Modi, as the elected leader of world’s largest democracy, was under no illusion that this meeting on the sidelines of recently concluded G20 Summit in Argentina might be construed in some quarters as a moral transgression on his part and a validation of sorts for a Head of state who has invited global opprobrium for his alleged role in Washington Post reporter Jamal Khashoggi’s killing.
And yet, as this Firstpost piece recently argued, Modi was ready to do a little trade-off between MBS’s need for acceptance among G20 leaders — many of whom treated him as a pariah and avoided being caught in the same frame during the customary photo, leave alone a bilateral — and India’s need for energy security where Saudi Arabia (which produces 12 percent of globe’s total oil output) can play a big part.
Modi’s lurch away from idealism towards realism also fitted nicely with the ‘balancing-act’ principle that has been the fulcrum of India’s foreign policy. It opened up the space for diplomacy where the Indian prime minister, not getting bogged down by the question of morality while sitting down with MBS in his residence, could focus on achieving India’s core aim of ensuring stability in energy prices and getting Saudi Arabia to invest in various sectors from energy to food security, infrastructure and defence.
Concomitantly, Riyadh is also trying to move away from its overwhelming reliance on oil and diversify economy into other sectors where India, as a key Asian economy, can serve its interests. This dovetailing of interests between New Delhi and Riyadh presented Modi with a leverage, and his deft diplomacy in engaging with MBS in a bilateral at a rather difficult time for the crown prince enhanced India’s position further.
Mindful of the aces in his sleeve, Modi, according to Foreign Secretary Vijay Gokhale’s media briefing on the bilateral, “Stressed about the importance of having stable and predictable energy prices and some discussions took place between the two leaders on how Saudi Arabia can contribute and help in stabilising energy prices particularly for India.”
Modi’s sidestepping of the Khashoggi affair and focusing on India’s core aim with Saudi Arabia seems to have paid dividends. As he arrived in Vienna for the all-important OPEC meet, Khalid al-Falih, the Saudi energy minister, stressed that the organisation will “seriously consider” Indian prime minister’s views on oil pricing before a decision is taken on production cuts during the meeting.
Al-Falih recalled Modi raising the issue during his one-on-one with the crown prince in Argentina. “We would take the views of Modi seriously. Privately, he made those points in Buenos Aires (during the G20 summit) to us (Saudi Arabia), that he cares for the Indian consumers. I have seen him several times at energy events in India, where he has been vocal about it.” The Saudi minister added that Modi “put his consumer-centric views on oil prices very strongly.”

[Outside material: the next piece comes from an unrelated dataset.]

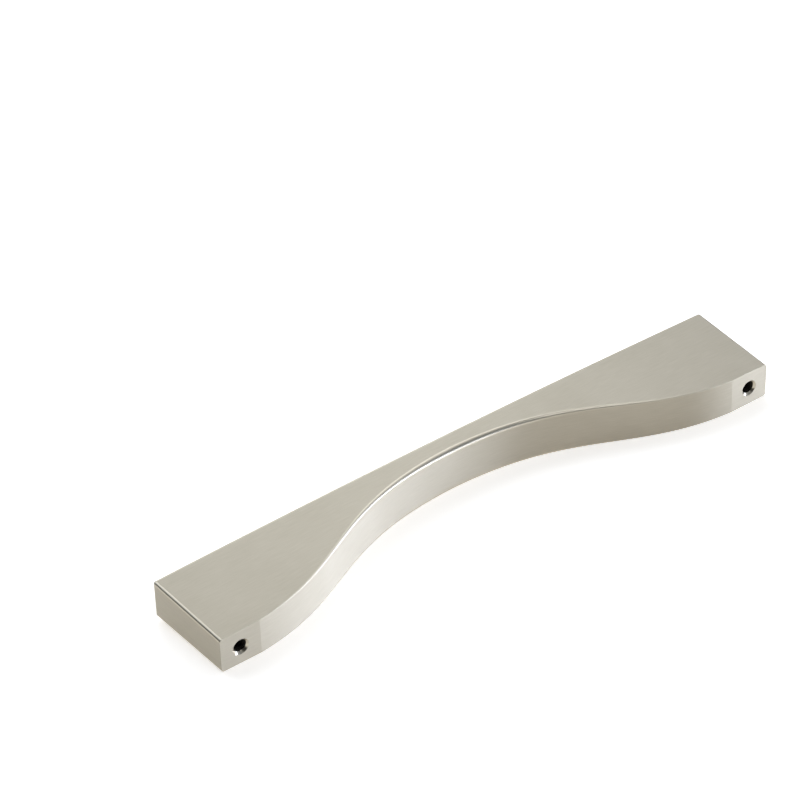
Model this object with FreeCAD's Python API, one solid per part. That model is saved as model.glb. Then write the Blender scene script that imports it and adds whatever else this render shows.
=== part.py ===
import FreeCAD, Part
import math
import os

# An arched cabinet pull, cast in one piece.
# X runs along the pull, Z is up in use, and the door or drawer face is the plane Y = 0.
# The pull stands out from it towards -Y. The origin lies midway between the two screw holes.

# Driving dimensions, in millimetres and degrees
screw_spacing = 160.0        # centre to centre of the two screw holes
screw_to_end = 5.8           # from a screw hole to the end of the pull, at the door
projection = 27.4            # from the door to the front face
end_height = 10.9            # height of the front face at its ends
middle_height = 13.4         # height of the front face halfway along
side_draft = 0.9             # lean of the upper and lower sides, which close in towards the door
end_draft = 1.4              # lean of the two ends, which close in towards the door
foot_length = 11.6           # flat part of each foot that meets the door
arch_depth = 21.1            # from the door to the crown of the arch
arch_start_angle = 5.0       # angle at which the arch leaves the foot
arch_foot_pull = 29.8        # how far the arch holds its first direction
arch_crown_pull = 39.1       # how far the arch runs level on each side of its crown
edge_round = 0.75            # round on the edges of the front face and of the ends
grip_round = 1.35            # round on the grip's inner edges at the crown
foot_round = 0.1             # the same round where it fades out at the foot
tap_drill_diameter = 3.3     # bore that an M4 thread is cut in
screw_depth = 14.0           # full-width depth of a screw hole
drill_point_angle = 118.0    # included angle of the cone at the bottom of a screw hole
mouth_diameter = 4.6         # chamfered mouth of a screw hole
mouth_angle = 90.0           # included angle of that chamfer
cut_margin = 5.0             # how far a cutting body stands clear of the pull
place_tolerance = 0.001      # how near an edge's end lies to the place that names it

os.makedirs("parts", exist_ok=True)

Vector = FreeCAD.Vector
door_side = Vector(0, 1, 0)
foot_end_x = screw_spacing / 2 + screw_to_end
arch_foot_x = foot_end_x - foot_length
side_inset = projection * math.tan(math.radians(side_draft))
end_inset = projection * math.tan(math.radians(end_draft))


def outline(y, half_length, half_height, half_height_middle):
    """Barrel outline of the pull in the plane Y = y: two bowed sides and two straight ends."""
    def corner(x_side, z_side):
        return Vector(x_side * half_length, y, z_side * half_height)

    upper_middle = Vector(0, y, half_height_middle)
    lower_middle = Vector(0, y, -half_height_middle)
    upper = Part.Arc(corner(-1, 1), upper_middle, corner(1, 1)).toShape()
    right = Part.makeLine(corner(1, 1), corner(1, -1))
    lower = Part.Arc(corner(1, -1), lower_middle, corner(-1, -1)).toShape()
    left = Part.makeLine(corner(-1, -1), corner(-1, 1))
    return Part.Wire([upper, right, lower, left])


def blank():
    """The pull before its arch and holes: a block that is widest and highest at its front face."""
    front = outline(-projection, foot_end_x + end_inset, end_height / 2, middle_height / 2)
    back = outline(0, foot_end_x, end_height / 2 - side_inset, middle_height / 2 - side_inset)
    return Part.makeLoft([front, back], True, True)


def half_arch(side):
    """One half of the arch as a curve from its foot to its crown; side is -1 or 1 along X."""
    angle = math.radians(arch_start_angle)
    foot = Vector(side * arch_foot_x, 0, 0)
    crown = Vector(0, -arch_depth, 0)
    leaving = Vector(-side * math.cos(angle), -math.sin(angle), 0) * arch_foot_pull
    arriving = Vector(side * arch_crown_pull, 0, 0)
    curve = Part.BezierCurve()
    curve.setPoles([foot, foot + leaving, crown + arriving, crown])
    return curve.toShape()


def arch_cutter():
    """The space under the arch, as a body that runs right through the pull from side to side."""
    left_foot = Vector(-arch_foot_x, 0, 0)
    right_foot = Vector(arch_foot_x, 0, 0)
    clear = door_side * cut_margin
    closing = [
        Part.makeLine(right_foot, right_foot + clear),
        Part.makeLine(right_foot + clear, left_foot + clear),
        Part.makeLine(left_foot + clear, left_foot),
    ]
    wire = Part.Wire(Part.__sortEdges__([half_arch(-1), half_arch(1)] + closing))
    reach = middle_height / 2 + cut_margin
    face = Part.Face(wire)
    face.translate(Vector(0, 0, -reach))
    return face.extrude(Vector(0, 0, 2 * reach))


def edges_between(shape, first, second, sides=(-1, 0, 1)):
    """Edges whose two ends lie at the places first and second, given as X and Y.

    sides picks the edges below (-1), across (0) or above (1) the middle of the pull's height.
    """
    found = []
    for edge in shape.Edges:
        ends = [(vertex.X, vertex.Y) for vertex in edge.Vertexes]
        joins_places = matches(ends, (first, second)) or matches(ends, (second, first))
        if joins_places and height_side(edge) in sides:
            found.append(edge)
    return found


def height_side(edge):
    """Which side of the middle of the pull's height an edge lies on: -1, 0 or 1."""
    height = edge.CenterOfMass.z
    return 0 if abs(height) < place_tolerance else int(math.copysign(1, height))


def matches(ends, places):
    """True where there are as many ends as places, and each end lies at its place."""
    close = [math.dist(end, place) < place_tolerance for end, place in zip(ends, places)]
    return len(ends) == len(places) and all(close)


def half_block():
    """The half of the block at X > 0, with its half of the arch cut out."""
    body = blank().cut(arch_cutter())
    box = body.BoundBox
    corner = Vector(0, box.YMin - cut_margin, box.ZMin - cut_margin)
    depth = box.YLength + 2 * cut_margin
    height = box.ZLength + 2 * cut_margin
    return body.common(Part.makeBox(box.XMax + cut_margin, depth, height, corner))


def round_grip_edges(half):
    """Rounds the arch's upper and lower edge, with a radius that grows from the foot to the crown."""
    foot = (arch_foot_x, 0)
    crown = (0, -arch_depth)
    for side in (-1, 1):
        edge = edges_between(half, foot, crown, [side])[0]
        start = edge.firstVertex()
        starts_at_foot = matches([(start.X, start.Y)], [foot])
        radii = (foot_round, grip_round) if starts_at_foot else (grip_round, foot_round)
        half = half.makeFillet(radii[0], radii[1], [edge])
    return half


def round_outer_edges(half):
    """Rounds the edges of the front face, and those where the end meets the two sides."""
    front_middle = (0, -projection)
    front_end = (foot_end_x + end_inset, -projection)
    door_end = (foot_end_x, 0)
    edges = edges_between(half, front_middle, front_end)
    edges += edges_between(half, front_end, front_end)
    edges += edges_between(half, front_end, door_end)
    return half.makeFillet(edge_round, edges)


def screw_hole(x):
    """Blind hole for a screw, with a chamfered mouth at the door and a drill point at its end."""
    radius = tap_drill_diameter / 2
    inwards = door_side * -1
    bore = Part.makeCylinder(radius, screw_depth, Vector(x, 0, 0), inwards)
    point_depth = radius / math.tan(math.radians(drill_point_angle / 2))
    point = Part.makeCone(radius, 0, point_depth, Vector(x, -screw_depth, 0), inwards)
    mouth_depth = (mouth_diameter / 2 - radius) / math.tan(math.radians(mouth_angle / 2))
    mouth = Part.makeCone(mouth_diameter / 2, radius, mouth_depth, Vector(x, 0, 0), inwards)
    return bore.fuse([point, mouth])


def pull_body():
    """The whole pull: one half, with its rounds and its screw hole, joined to its mirror image."""
    half = round_grip_edges(half_block())
    half = round_outer_edges(half)
    half = half.cut(screw_hole(screw_spacing / 2))
    other_half = half.mirror(Vector(0, 0, 0), Vector(1, 0, 0))
    return half.fuse(other_half).removeSplitter()


body = pull_body()
body.exportStep("parts/pull_body.step")
print("valid", body.isValid(), "solids", len(body.Solids), "volume", round(body.Volume, 1), "faces", len(body.Faces))
print("box", body.BoundBox)
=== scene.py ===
import math

import bmesh
import bpy
from bpy.props import FloatProperty, FloatVectorProperty, IntProperty, PointerProperty, StringProperty
from mathutils import Matrix, Vector


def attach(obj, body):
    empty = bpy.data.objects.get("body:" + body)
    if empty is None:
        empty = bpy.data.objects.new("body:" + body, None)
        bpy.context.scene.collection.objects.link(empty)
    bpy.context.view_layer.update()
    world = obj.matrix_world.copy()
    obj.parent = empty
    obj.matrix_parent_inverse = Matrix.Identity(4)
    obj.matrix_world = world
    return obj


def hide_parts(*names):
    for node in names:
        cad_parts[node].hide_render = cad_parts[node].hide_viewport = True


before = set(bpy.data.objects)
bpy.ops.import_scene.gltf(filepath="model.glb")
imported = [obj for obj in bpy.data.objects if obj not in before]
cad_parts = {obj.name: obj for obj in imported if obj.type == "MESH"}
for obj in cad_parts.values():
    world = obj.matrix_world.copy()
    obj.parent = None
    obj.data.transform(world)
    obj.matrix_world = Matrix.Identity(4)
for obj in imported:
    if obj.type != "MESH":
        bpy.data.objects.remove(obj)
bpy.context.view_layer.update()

bl_info = {
    "name": "Arched Cabinet Pull",
    "version": (1, 0, 0),
    "blender": (4, 5, 0),
    "location": "3D View > Sidebar > Pull",
    "description": "Builds a cast cabinet pull in brushed nickel, with its tapped holes, and a studio",
    "category": "Object",
}

MM = 0.001
BODY = "root"
CAD_NODE = "pull_body"
SAME_PLACE = 0.001 * MM    # points nearer to each other than this are one point

# How finely the meshes are divided
ACROSS = 16          # faces across the inner side and the front
ROUND_STEPS = 7      # faces round an edge
SIDE_STEPS = 10      # faces from the inner side to the front
ARCH_STEPS = 64      # slices from foot to crown
FOOT_STEPS = 14      # slices along a foot
END_STEPS = 8        # slices round an end
THREAD_STEPS = 12    # rings of faces to one turn of the thread

# Places in a piece's list of materials
BRUSHED, BUFFED = 0, 1    # the casting's
TURNED, TAPPED = 0, 1     # a screw hole's


# Settings that a user would change. Lengths are in metres.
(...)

Interestingly, Al-Falih was specific in his mention of Modi when reporters asked him about US president Donald Trump’s intervention on oil price policy.
This is very interesting. Khalid A. Al-Falih, Minister of Energy of Saudi Arabia, is implicitly saying that Prime Minister Modi's persuasion is an important factor in global crude prices cooling down. (question was about President Trump, yet he specifically mentioned PM Modi). pic.twitter.com/Jr2LLEE5v6
— Akhilesh Mishra (@amishra77) December 6, 2018
The meeting in Vienna remained inconclusive as OPEC members failed to reach a consensus on production cuts — Iran, for instance, vehemently resisted output slash — and oil prices recorded a further slide. Which is good news for India.

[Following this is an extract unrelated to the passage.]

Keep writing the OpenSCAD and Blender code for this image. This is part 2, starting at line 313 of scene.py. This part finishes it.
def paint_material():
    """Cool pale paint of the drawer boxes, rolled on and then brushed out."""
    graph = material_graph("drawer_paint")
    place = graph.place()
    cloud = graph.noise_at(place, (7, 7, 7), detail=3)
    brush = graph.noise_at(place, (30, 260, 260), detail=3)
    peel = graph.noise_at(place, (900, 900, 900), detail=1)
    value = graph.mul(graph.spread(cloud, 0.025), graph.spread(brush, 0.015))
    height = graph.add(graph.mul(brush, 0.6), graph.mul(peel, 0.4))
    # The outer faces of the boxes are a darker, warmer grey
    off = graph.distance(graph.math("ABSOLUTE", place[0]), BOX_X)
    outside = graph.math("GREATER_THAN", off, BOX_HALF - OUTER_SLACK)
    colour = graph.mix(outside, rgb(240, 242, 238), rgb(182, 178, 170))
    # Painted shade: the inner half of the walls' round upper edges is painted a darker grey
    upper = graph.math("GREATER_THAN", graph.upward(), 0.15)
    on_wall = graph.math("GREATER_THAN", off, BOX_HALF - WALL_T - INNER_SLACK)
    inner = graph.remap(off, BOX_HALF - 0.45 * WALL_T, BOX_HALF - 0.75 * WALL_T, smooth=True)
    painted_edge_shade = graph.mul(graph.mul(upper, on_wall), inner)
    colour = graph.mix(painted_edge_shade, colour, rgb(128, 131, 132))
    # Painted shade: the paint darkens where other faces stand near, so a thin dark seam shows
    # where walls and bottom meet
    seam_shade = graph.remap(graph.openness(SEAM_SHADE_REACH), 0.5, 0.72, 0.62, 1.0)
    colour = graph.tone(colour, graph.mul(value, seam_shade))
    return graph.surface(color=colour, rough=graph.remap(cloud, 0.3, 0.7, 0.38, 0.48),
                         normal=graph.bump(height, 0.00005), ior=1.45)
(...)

What we saw here was an example of Modi’s out of the box diplomacy that seeks to harness the personal equation that he enjoys with other world leaders to achieve India’s core interests. Not for nothing did Saudi Arabia end a 70-year ban in March and allowed Air India to fly to Tel Aviv over Saudi airspace.
Modi has given new impetus to India’s relationship with Gulf nations: the result of which is evident in Christian Michel’s extradition from the UAE. It points to a refreshing change in foreign policy.